■ **Task**: Give the lines of the material verbatim, from the first line to the line with "return coarse +", including both.

********

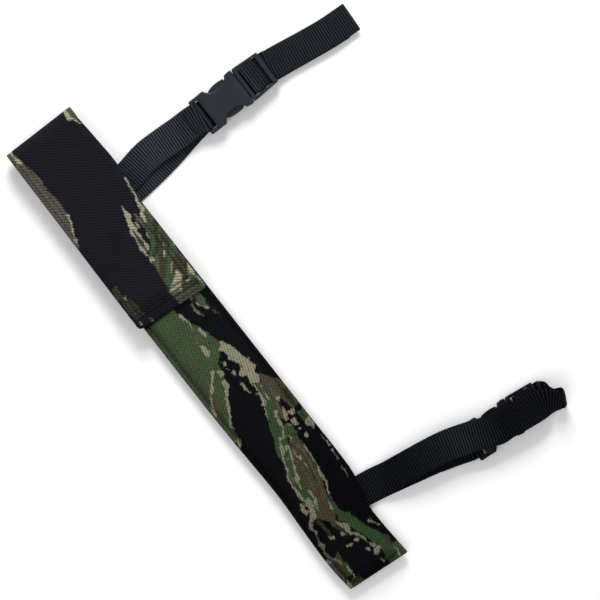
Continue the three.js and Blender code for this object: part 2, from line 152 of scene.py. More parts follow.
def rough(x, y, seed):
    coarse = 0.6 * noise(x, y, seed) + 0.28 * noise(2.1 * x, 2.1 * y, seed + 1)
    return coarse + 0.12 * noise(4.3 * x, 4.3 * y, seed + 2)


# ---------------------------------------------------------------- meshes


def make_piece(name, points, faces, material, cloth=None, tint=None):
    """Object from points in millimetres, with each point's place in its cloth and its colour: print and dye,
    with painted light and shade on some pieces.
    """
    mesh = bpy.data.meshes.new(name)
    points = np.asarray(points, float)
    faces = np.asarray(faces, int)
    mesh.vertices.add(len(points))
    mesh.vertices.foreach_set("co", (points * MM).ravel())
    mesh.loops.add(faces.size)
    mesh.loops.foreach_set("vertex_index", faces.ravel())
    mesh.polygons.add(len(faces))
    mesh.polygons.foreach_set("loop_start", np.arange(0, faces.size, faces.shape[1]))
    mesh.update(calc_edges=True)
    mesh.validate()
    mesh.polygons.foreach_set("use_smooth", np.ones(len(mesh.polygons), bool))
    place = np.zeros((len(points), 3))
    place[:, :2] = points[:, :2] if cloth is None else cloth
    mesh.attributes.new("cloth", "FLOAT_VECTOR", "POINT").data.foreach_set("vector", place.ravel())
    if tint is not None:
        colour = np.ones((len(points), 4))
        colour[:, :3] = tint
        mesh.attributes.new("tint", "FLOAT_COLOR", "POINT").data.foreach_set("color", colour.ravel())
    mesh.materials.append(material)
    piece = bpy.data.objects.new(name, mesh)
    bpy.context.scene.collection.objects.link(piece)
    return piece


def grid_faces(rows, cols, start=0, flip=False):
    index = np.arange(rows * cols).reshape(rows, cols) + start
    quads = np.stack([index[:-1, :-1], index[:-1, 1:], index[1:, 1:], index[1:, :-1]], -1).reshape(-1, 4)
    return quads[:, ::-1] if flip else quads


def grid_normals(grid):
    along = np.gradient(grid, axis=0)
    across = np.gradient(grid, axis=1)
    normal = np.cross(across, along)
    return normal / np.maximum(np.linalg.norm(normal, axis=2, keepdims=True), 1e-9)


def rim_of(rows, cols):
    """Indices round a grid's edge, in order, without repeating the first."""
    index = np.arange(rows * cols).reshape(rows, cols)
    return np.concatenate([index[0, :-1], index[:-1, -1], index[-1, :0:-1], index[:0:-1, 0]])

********

■ **Full response**:
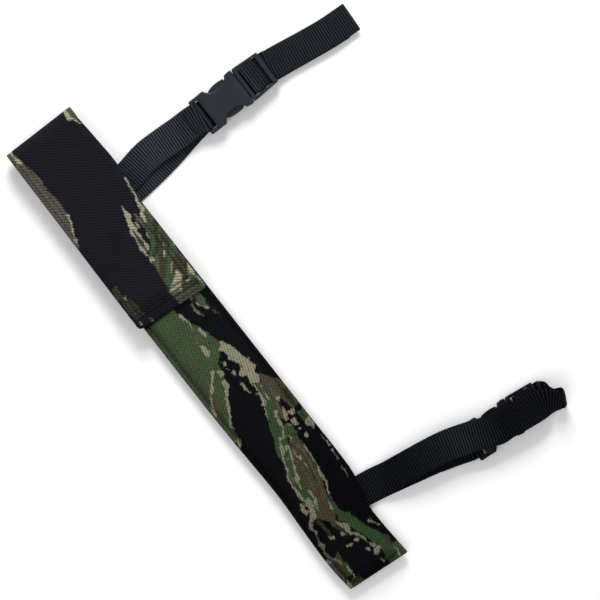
Continue the three.js and Blender code for this object: part 2, from line 152 of scene.py. More parts follow.
def rough(x, y, seed):
    coarse = 0.6 * noise(x, y, seed) + 0.28 * noise(2.1 * x, 2.1 * y, seed + 1)
    return coarse + 0.12 * noise(4.3 * x, 4.3 * y, seed + 2)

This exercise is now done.